Foi o Paulo Pires que nos apresentou a todos, que criou as condições para que, durante 30 anos, clientes antigos e novos se conhecessem, se admirassem e fizessem, tantas vezes, coisas juntos. Ele via tudo, sabia cada particularidade nossa, cada característica, sem nos julgar um único momento. «Olha lá, tu é que podias…» – era assim que o Paulo começava uma ideia nova, a envolver, a jogar as peças, a iniciar o jogo da vida coletiva. Com ele aprendi aquilo que Vinicius nos tentou explicar «nunca vi amizade nascer em leitaria». Porque nos bares a amizade é pulverizada pela cultura comum e, no Pinguim (e na Gesto), Paulo Pires criou uma dinâmica não elitizada da cultura do Porto, em que todos podiam participar. Quando eu tocava naquela cave, todos tocavam, todos falavam e isso enchia-o de alegria. Mais tarde, cá em cima ao balcão, quando ficávamos só os dois, ele dizia «estás a ver como eu sabia que isto resultava». E às vezes não resultava, mas ele também não estava ali para ser rico, desde que os miúdos estivessem bem e a cidade se mantivesse para eles.
O papel de Paulo Pires na cultura do Porto não tem qualquer comparação.

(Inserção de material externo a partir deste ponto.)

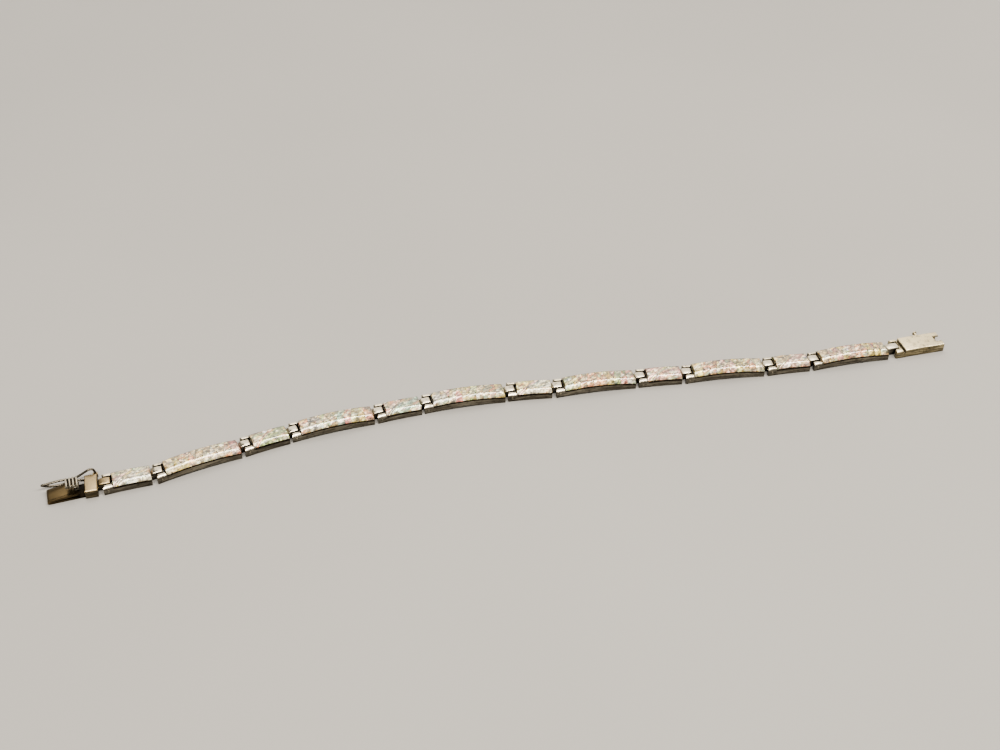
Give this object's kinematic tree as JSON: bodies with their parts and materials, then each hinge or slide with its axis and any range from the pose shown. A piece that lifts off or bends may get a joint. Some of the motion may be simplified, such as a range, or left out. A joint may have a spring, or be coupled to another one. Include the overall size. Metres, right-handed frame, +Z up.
{
  "type": "inlay link bracelet",
  "caption": "Narrow silver link bracelet with inlaid stones, hinged links, a sprung tongue and box clasp and a wire safety catch, lying open.",
  "frame": {"origin": "middle of the bracelet's footprint, on the surface that it lies on", "axes": "+Z up, +X along the bracelet from the tongue to the clasp box, +Y towards the side that carries the safety catch"},
  "size_m": [0.1854, 0.0122, 0.0032],
  "materials": {
    "silver": "polished sterling silver with fine wear and dark tarnish in the recesses",
    "aged_silver": "satin sterling silver, warm with tarnish",
    "brass": "spring brass, brown with tarnish",
    "blush_stone": "polished pink mother-of-pearl",
    "pale_stone": "polished pale mother-of-pearl",
    "mosaic_stone": "polished mother-of-pearl mosaic with fine silver lines"
  },
  "bodies": {
    "bracelet": {"spring_tongue": "brass", "thumb_press": "silver", "end_block": "aged_silver", "link_tray_01": "silver", "link_tray_02": "silver", "link_tray_03": "silver", "link_tray_04": "silver", "link_tray_05": "silver", "link_tray_06": "silver", "link_tray_07": "silver", "link_tray_08": "silver", "link_tray_09": "silver", "link_tray_10": "silver", "link_tray_11": "silver", "link_tray_12": "silver", "stone_left_01": "blush_stone", "stone_left_03": "blush_stone", "stone_left_05": "blush_stone", "stone_left_07": "blush_stone", "stone_left_09": "blush_stone", "stone_left_11": "blush_stone", "stone_right_01": "pale_stone", "stone_right_03": "pale_stone", "stone_right_05": "pale_stone", "stone_right_07": "pale_stone", "stone_right_09": "pale_stone", "stone_right_11": "pale_stone", "stone_field_02": "mosaic_stone", "stone_field_04": "mosaic_stone", "stone_field_06": "mosaic_stone", "stone_field_08": "mosaic_stone", "stone_field_10": "mosaic_stone", "stone_field_12": "mosaic_stone", "hinge_pin_01": "silver", "hinge_pin_02": "silver", "hinge_pin_03": "silver", "hinge_pin_04": "silver", "hinge_pin_05": "silver", "hinge_pin_06": "silver", "hinge_pin_07": "silver", "hinge_pin_08": "silver", "hinge_pin_09": "silver", "hinge_pin_10": "silver", "hinge_pin_11": "silver", "hinge_pin_12": "silver", "hinge_pin_13": "silver", "clasp_box": "aged_silver"},
    "safety_catch": {"safety_catch": "silver"}
  },
  "joints": [
    {"name": "catch_swing", "type": "hinge", "parent": "bracelet", "child": "safety_catch", "pos_m": [-0.08264, -0.00094, 0.001], "axis": [0, 0, -1], "range_deg": [0, 120]}
  ]
}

Porque para se fazer a cultura no Porto é preciso ser-se Porto; é preciso gostar da rua, gostar de toda a gente; é preciso ser humilde e ao mesmo tempo ter de assumir convictamente que nenhuma cidade se compara a esta. Porque é incomparável precisamente pela sua cultura de base, intensa, trágica, espalhafatosa e discreta, sofisticada sem obedecer aos cânones do cosmopolitismo fútil. Popular.
Escrevo furiosamente estas últimas linhas com a mágoa da memória e regresso ao último livro do Joaquim1, onde com nostalgia relembrou a infância e a inocência que a vida lhe foi tirando. Nessa ternura (rara) do Joaquim Castro Caldas encontro tantas vezes a cave do Pinguim e fico nesta angústia de nela desaparecer. Limpo as lágrimas, penso nos amigos com carinho e volto a olhar para a frente, deixando as lamúrias para trás, como numa canção do Tom Waits. São horas de fechar.
- 1. Mágoa das Pedras, Deriva Edirores, 2008.